Regia di Edoardo De Angelis
Salvatore Todaro è un comandante di corvetta al servizio della Regia Marina italiana. È il 1940, e il militare è assegnato al comando del sommergibile Cappellini. Il 16 ottobre dello stesso anno, a largo di Madera, il sommergibile italiano avvista il piroscafo Kabalo, battente bandiera belga, ma probabilmente carico di armamenti inglesi. Una cannonata da parte dei belgi dà inizio allo scontro a fuoco, ma la battaglia è breve e vede trionfare, in brevissimo tempo, il battello italiano. A questo punto Todaro, prima di tutto un marinaio e poi un fascista, decide di farsi carico dei naufraghi belgi e di trainarli al porto neutrale più vicino, in aperto contrasto con le direttive del Comando e andando incontro a possibili attacchi da parte della Marina inglese.
In un secondo momento, la scialuppa si sgretola, condannando a morte certa i sopravvissuti, ma anche in questo caso Todaro, avversato dal suo equipaggio e dal comandante in seconda, decide di ospitare i belgi a bordo del sommergibile, condividendo con essi acqua e viveri per oltre quarantotto ore, e spendendosi in prima persona anche nel momento di maggior tensione per scongiurare un bombardamento inglese. Giunto a destinazione, nella baia di Santa Maria delle Azzorre, alla domanda del comandante del Kabalo sul perché abbia deciso di soccorrerli per ben due volte, Salvatore Todaro risponde sorridendo: «Perché siamo italiani».
Il comandante Todaro è un uomo umile, fermo nel comando, ma di animo gentile. Si definisce prima di tutto un marinaio, non un fascista, e ciò lo spinge a comportarsi umanamente verso il prossimo. Affonda il nemico con tutta la forza bellica a sua disposizione, e mette a ferro e fuoco le sue navi e i suoi aerei, ma poi accorre in suo aiuto quando al nemico, ormai inerme, non rimane che lo schieramento d’appartenenza.

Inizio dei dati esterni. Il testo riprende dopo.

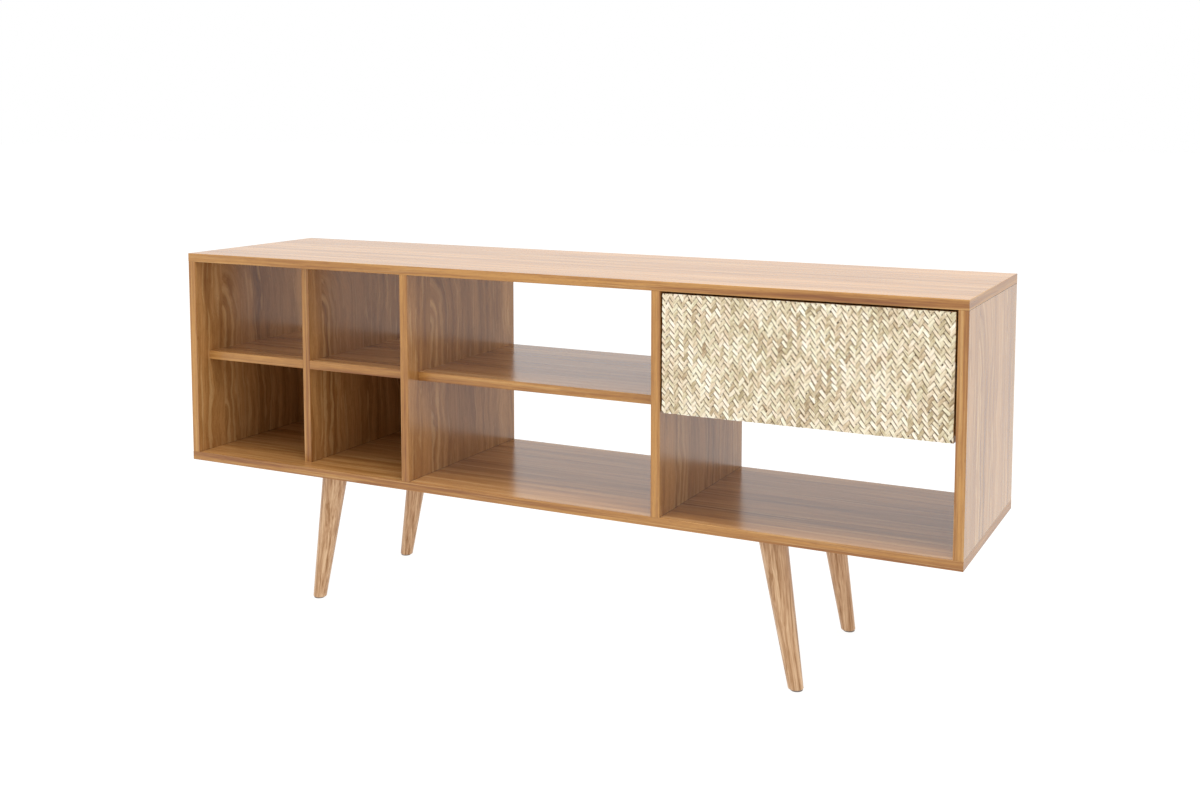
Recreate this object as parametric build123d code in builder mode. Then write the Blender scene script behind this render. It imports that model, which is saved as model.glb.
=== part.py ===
from build123d import *
import math
import os

os.makedirs("parts", exist_ok=True)

# A low media cabinet: a laminated carcass with three equal bays on four splayed legs.
# The left bay is split into four cubbies, the middle bay has one shelf, and the right bay
# has a drawer with a woven front above an open compartment.
# Frame: origin on the floor under the middle of the carcass, +X right, +Y back, +Z up.

# Driving dimensions, in millimetres
width = 1400.0
depth = 350.0
carcass_height = 380.0
leg_height = 232.0
board = 15.0
edging = 1.0
edging_round = 0.6
shelf_recess = 32.0

# Dowel joints
dowel_radius = 4.0
dowel_play = 0.1
face_hole_depth = 10.0
end_hole_depth = 20.0
dowel_end_gap = 0.5
dowel_chamfer = 0.8
upright_dowel_rows = (-110.0, 10.0, 130.0)
shelf_left_dowel_rows = (-100.0, 100.0)
shelf_right_dowel_rows = (-60.0, 140.0)

# Hardboard backs of the two lower cubbies and of the drawer's compartment
back_board = 4.0
back_setback = 12.0
back_tongue = 4.5
groove_play = 0.2

# Legs, cut level at both ends and splayed along the length of the cabinet
leg_end_inset = 292.0
leg_edge_inset = 40.0
leg_splay = 40.0
leg_top_radius = 22.0
leg_foot_radius = 11.5
leg_foot_round = 1.5
glide_radius = 9.5
glide_thickness = 2.5
glide_chamfer = 0.6
glide_pin_radius = 1.0
glide_pin_length = 12.0
glide_pin_play = 0.1
bolt_radius = 4.0
bolt_in_panel = 11.0
bolt_in_leg = 35.0
bolt_tip = 6.0
bolt_tip_radius = 1.0
bolt_play = 0.1
insert_radius = 6.0
insert_length = 12.0
insert_play = 0.05

# How much deeper a blind hole goes than what stands in it
hole_overdepth = 1.0

# Drawer front: a plain board with a woven facing glued to it, flush with the carcass
front_gap = 3.0
front_overlap = 4.0
facing_thickness = 3.0
front_board = 12.0

# Drawer box
box_board = 12.0
box_side_round = 2.0
box_height = 120.0
box_lift = 10.0
box_bottom = 4.0
box_bottom_lift = 8.0
box_bottom_tongue = 5.0
box_back_drop = 12.0

# Ball-bearing runners with three members
runner_length = 300.0
runner_setback = 2.0
runner_thickness = 12.7
runner_gauge = 1.2
outer_member_height = 35.0
outer_member_depth = 9.6
middle_member_height = 27.8
middle_member_start = 3.2
middle_member_end = 9.8
inner_member_height = 20.0
inner_member_start = 6.0
runner_screw_rows = (25.0, 150.0, 275.0)

# Ball cages: thin strips with a row of balls, above and below in each gap between two members
cage_length = 150.0
cage_setback = 75.0
cage_gauge = 0.6
outer_cage_span = (4.0, 9.0)
inner_cage_span = (6.4, 9.4)
ball_play = 0.1
balls_in_row = 8

# Screws
screw_head_radius = 3.0
screw_head_height = 1.6
screw_shank_radius = 1.6
screw_play = 0.1
runner_screw_length = 10.0
front_screw_length = 20.0
front_screw_spread = 280.0
box_screw_inset = 30.0
box_screw_length = 32.0
recess_width = 0.8
recess_length = 3.2
recess_depth = 0.9
countersink_angle = 45.0

# Levels and faces that follow from them
front = -depth / 2
back = depth / 2
bay_floor = leg_height + board
cabinet_top = leg_height + carcass_height
bay_ceiling = cabinet_top - board
bay_width = (width - 4 * board) / 3
cubby_width = (bay_width - board) / 2
shelf_middle = (bay_floor + bay_ceiling) / 2
shelf_underside = shelf_middle - board / 2
shelf_top = shelf_middle + board / 2
recessed_front = front + shelf_recess
back_face = back - back_setback - back_board

# Centre plane of each upright board
divider_x = (bay_width + board) / 2
side_x = (width - board) / 2
upright_x = {
    "left_side": -side_x,
    "cubby_divider": -side_x + board + cubby_width,
    "bay_divider_left": -divider_x,
    "bay_divider_right": divider_x,
    "right_side": side_x,
}

# Each shelf runs between two uprights
shelf_ends = {
    "cubby_shelf_left": ("left_side", "cubby_divider"),
    "cubby_shelf_right": ("cubby_divider", "bay_divider_left"),
    "middle_shelf": ("bay_divider_left", "bay_divider_right"),
    "drawer_shelf": ("bay_divider_right", "right_side"),
}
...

Dopo la battaglia in mare non esiste più il nemico, quello che rimane, tolta la maschera, si rivela un essere umano tale e quale a lui, che lotta per la vita (non più per la patria), esattamente come farebbe lui in quella circostanza, e per questo merita il suo aiuto.
La lezione di Salvatore Todaro va oltre il suo tempo e riecheggia fino a noi attraverso il film, forse qualche volta con eccessiva retorica e con un accento veneto (l’interprete principale è Pierfrancesco Favino), non sempre impeccabile a voler essere buoni, macchiettistico a non volerlo essere. De Angelis (regia e sceneggiatura) decide di rendere più esplicita la celebre frase di Todaro: «Gli altri non hanno, come me, duemila anni di civiltà sulle spalle», e ancora più forte, politicamente parlando, visti i tempi che corrono.
Quel: «Perché siamo italiani» non si avverte come un’autocelebrazione patriottica, ma, così pronunciata, quasi a fior di labbra, e con un leggero sorriso sarcastico, come una forte presa di posizione nei confronti di una politica migratoria scellerata, che di umano ha poco più che le vittime. La figura di Todaro, benché macchiettistica nella parlata, si discosta da una rappresentazione meramente patriottica del militare buono (mosca bianca) al servizio del Duce, e si avvicina più a quella di un uomo in mezzo agli altri uomini, di un militare conscio della ricchezza che scaturisce dalla differenza, dal Melting pot culturale, e in questo senso sì, portatore dei valori della Roma antica.